Repeat verbatim, and only, the lines of the data below, beginning at the line that contains "collar_stand()" and stopping after the line that contains "obj.parent = None".

****************************************

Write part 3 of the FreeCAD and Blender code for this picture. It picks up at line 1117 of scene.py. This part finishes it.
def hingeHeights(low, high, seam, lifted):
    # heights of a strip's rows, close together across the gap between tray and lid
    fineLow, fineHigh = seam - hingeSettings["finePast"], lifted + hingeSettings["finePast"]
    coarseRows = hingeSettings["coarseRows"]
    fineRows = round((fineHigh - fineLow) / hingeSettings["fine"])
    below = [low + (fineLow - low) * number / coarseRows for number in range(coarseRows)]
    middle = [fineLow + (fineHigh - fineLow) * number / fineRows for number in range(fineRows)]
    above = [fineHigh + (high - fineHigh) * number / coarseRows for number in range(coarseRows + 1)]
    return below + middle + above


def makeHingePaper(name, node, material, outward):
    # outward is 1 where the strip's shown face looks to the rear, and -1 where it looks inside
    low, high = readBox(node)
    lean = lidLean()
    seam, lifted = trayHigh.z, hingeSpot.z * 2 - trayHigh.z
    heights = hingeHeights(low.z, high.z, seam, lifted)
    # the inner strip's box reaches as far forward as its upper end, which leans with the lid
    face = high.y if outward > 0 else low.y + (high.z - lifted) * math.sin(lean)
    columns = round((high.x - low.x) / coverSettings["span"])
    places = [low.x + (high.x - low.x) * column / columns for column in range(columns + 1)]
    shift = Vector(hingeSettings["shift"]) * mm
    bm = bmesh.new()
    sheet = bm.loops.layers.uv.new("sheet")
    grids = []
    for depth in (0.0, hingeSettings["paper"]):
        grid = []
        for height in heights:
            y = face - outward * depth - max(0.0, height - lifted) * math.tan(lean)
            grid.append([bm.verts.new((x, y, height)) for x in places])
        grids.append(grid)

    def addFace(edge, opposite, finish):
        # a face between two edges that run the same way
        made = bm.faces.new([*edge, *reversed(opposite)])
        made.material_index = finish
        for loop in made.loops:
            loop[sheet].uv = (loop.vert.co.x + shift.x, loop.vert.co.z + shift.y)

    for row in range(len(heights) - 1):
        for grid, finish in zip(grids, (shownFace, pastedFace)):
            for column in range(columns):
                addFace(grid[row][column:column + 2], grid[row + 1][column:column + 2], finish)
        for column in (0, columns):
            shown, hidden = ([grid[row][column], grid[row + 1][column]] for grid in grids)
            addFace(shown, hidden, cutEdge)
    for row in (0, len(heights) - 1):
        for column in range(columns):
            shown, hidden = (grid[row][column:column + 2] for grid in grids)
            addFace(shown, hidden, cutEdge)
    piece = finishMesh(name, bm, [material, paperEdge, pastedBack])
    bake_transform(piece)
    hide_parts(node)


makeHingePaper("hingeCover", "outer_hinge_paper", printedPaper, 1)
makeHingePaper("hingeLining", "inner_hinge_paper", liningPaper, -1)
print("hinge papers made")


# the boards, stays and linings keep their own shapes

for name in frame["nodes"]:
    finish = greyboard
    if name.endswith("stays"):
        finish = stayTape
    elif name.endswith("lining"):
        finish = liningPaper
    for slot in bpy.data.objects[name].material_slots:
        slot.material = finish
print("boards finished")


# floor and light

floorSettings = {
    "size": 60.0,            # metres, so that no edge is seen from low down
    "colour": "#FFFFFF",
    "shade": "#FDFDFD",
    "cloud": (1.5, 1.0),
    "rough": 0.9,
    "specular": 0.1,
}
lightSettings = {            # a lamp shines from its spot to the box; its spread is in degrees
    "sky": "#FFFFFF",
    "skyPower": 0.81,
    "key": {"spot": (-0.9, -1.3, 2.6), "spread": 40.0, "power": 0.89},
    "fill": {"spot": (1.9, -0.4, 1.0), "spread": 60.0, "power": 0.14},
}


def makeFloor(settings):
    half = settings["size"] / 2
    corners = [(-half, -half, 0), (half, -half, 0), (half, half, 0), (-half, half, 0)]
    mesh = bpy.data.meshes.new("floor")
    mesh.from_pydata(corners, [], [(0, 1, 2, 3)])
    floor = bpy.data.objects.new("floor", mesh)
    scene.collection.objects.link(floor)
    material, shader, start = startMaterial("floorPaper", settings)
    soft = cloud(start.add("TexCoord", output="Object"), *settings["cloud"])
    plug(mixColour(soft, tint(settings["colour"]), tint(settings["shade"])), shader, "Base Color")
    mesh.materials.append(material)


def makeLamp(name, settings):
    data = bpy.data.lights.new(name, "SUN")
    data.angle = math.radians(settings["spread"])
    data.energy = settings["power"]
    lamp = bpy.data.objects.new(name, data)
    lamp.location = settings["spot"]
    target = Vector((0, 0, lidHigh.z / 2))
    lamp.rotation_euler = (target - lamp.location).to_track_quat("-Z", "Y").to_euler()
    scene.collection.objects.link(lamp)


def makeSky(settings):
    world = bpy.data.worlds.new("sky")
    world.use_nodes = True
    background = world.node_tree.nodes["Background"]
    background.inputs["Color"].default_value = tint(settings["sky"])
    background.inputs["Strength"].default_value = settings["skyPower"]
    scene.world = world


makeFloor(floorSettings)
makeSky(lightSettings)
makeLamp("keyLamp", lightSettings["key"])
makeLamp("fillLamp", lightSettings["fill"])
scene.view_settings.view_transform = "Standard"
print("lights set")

****************************************

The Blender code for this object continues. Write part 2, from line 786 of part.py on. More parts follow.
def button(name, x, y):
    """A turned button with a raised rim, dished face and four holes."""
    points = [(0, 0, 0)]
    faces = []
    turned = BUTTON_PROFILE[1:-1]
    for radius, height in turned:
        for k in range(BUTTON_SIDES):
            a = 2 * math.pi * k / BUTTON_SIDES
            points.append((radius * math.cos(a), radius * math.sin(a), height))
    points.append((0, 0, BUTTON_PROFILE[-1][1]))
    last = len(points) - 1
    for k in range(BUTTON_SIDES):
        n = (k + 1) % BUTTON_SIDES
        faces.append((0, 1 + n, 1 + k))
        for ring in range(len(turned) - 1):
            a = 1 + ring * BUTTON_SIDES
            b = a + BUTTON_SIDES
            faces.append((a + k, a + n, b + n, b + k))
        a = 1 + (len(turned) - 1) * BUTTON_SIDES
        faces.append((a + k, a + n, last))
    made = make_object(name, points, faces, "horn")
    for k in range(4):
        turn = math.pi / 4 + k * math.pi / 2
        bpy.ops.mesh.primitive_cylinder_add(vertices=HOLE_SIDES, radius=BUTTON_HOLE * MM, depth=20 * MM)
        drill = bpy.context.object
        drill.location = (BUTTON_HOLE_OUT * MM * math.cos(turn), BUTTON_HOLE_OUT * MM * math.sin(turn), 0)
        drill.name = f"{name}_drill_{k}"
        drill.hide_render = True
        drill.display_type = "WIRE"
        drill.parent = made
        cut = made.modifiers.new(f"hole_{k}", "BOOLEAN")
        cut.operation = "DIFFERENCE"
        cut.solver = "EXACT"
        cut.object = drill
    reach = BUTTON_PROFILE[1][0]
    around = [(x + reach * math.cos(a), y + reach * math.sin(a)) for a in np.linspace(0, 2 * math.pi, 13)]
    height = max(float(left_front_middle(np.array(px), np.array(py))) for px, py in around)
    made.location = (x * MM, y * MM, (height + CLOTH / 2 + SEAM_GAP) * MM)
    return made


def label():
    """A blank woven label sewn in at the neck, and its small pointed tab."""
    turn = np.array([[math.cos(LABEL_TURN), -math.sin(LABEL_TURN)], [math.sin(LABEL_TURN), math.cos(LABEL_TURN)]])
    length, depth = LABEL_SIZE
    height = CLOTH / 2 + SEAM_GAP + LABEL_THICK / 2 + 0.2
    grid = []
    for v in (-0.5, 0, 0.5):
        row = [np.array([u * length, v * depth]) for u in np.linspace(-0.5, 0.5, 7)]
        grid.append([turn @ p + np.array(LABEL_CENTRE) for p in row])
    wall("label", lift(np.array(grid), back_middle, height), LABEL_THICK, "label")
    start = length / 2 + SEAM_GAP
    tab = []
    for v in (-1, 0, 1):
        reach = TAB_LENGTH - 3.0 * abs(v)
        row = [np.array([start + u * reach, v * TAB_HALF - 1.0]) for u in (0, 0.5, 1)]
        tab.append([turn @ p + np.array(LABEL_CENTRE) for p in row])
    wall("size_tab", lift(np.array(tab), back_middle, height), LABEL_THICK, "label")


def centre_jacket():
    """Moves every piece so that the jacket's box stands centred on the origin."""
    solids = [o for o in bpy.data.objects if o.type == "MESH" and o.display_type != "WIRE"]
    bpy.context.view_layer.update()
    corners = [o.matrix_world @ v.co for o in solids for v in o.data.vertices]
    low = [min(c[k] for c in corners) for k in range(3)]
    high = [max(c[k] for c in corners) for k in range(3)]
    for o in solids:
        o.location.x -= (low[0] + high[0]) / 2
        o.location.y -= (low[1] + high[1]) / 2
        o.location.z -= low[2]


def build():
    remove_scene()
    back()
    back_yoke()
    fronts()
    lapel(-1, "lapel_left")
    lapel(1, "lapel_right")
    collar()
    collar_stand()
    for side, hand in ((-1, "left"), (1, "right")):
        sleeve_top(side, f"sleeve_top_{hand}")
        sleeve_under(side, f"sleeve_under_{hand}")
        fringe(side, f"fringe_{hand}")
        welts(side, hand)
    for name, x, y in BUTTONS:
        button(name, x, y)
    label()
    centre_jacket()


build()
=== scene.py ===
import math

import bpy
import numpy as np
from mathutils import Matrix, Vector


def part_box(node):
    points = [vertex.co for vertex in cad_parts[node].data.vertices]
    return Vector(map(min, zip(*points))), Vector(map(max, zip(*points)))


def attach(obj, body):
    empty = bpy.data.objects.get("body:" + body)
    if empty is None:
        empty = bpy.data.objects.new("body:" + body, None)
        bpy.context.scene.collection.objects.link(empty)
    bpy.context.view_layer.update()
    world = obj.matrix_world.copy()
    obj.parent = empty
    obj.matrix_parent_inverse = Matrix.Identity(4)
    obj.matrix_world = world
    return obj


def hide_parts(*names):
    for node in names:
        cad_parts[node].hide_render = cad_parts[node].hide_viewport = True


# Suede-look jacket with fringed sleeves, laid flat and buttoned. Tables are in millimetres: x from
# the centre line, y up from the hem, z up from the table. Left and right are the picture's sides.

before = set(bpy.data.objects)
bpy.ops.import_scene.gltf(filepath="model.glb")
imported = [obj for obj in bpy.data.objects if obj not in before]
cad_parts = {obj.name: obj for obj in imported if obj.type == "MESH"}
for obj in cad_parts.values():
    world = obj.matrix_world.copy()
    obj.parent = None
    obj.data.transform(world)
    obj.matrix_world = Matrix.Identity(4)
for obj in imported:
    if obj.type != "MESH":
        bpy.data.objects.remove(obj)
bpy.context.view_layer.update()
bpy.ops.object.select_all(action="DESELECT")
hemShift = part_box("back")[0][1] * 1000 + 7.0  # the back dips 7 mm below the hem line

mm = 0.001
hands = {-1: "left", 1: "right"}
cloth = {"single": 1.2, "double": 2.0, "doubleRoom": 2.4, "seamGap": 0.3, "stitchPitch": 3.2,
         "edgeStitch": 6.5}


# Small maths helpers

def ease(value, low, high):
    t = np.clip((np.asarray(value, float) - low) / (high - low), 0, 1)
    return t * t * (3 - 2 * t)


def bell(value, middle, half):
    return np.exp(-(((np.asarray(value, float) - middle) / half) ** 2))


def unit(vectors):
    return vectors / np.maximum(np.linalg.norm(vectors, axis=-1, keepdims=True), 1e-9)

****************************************

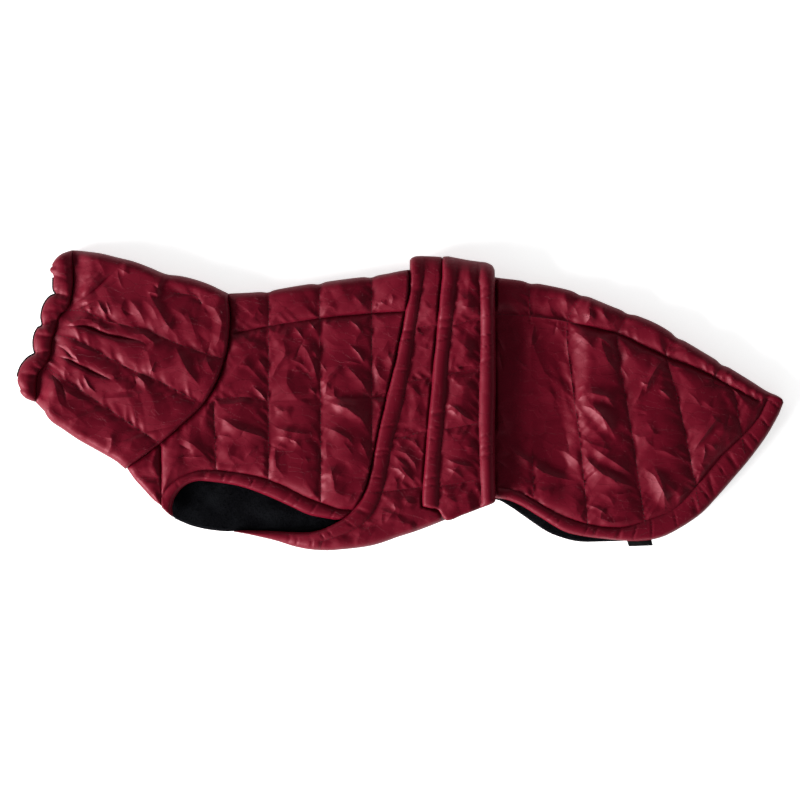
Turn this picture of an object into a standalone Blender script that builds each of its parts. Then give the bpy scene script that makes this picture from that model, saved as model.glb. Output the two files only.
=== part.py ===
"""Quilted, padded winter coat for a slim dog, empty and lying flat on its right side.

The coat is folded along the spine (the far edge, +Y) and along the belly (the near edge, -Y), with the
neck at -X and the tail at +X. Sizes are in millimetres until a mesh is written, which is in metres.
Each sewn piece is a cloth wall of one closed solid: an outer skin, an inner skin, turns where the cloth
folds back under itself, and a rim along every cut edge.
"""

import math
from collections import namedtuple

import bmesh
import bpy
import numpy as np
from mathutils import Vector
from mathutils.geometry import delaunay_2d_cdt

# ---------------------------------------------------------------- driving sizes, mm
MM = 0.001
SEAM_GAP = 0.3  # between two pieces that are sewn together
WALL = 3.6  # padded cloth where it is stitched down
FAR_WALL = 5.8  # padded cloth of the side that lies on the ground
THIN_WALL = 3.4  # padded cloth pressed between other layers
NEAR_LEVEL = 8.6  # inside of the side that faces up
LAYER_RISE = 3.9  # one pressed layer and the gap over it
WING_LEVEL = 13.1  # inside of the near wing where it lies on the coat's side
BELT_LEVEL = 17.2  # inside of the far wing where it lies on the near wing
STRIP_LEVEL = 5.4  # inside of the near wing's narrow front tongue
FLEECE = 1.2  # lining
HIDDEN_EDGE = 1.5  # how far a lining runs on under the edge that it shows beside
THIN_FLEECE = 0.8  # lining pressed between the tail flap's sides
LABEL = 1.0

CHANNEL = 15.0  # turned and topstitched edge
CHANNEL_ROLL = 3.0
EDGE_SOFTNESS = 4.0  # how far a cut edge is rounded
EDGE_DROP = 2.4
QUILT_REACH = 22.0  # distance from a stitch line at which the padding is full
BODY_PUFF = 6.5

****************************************

**FINAL RESULT:**
    collar_stand()
    for side, hand in ((-1, "left"), (1, "right")):
        sleeve_top(side, f"sleeve_top_{hand}")
        sleeve_under(side, f"sleeve_under_{hand}")
        fringe(side, f"fringe_{hand}")
        welts(side, hand)
    for name, x, y in BUTTONS:
        button(name, x, y)
    label()
    centre_jacket()


build()
=== scene.py ===
import math

import bpy
import numpy as np
from mathutils import Matrix, Vector


def part_box(node):
    points = [vertex.co for vertex in cad_parts[node].data.vertices]
    return Vector(map(min, zip(*points))), Vector(map(max, zip(*points)))


def attach(obj, body):
    empty = bpy.data.objects.get("body:" + body)
    if empty is None:
        empty = bpy.data.objects.new("body:" + body, None)
        bpy.context.scene.collection.objects.link(empty)
    bpy.context.view_layer.update()
    world = obj.matrix_world.copy()
    obj.parent = empty
    obj.matrix_parent_inverse = Matrix.Identity(4)
    obj.matrix_world = world
    return obj


def hide_parts(*names):
    for node in names:
        cad_parts[node].hide_render = cad_parts[node].hide_viewport = True


# Suede-look jacket with fringed sleeves, laid flat and buttoned. Tables are in millimetres: x from
# the centre line, y up from the hem, z up from the table. Left and right are the picture's sides.

before = set(bpy.data.objects)
bpy.ops.import_scene.gltf(filepath="model.glb")
imported = [obj for obj in bpy.data.objects if obj not in before]
cad_parts = {obj.name: obj for obj in imported if obj.type == "MESH"}
for obj in cad_parts.values():
    world = obj.matrix_world.copy()
    obj.parent = None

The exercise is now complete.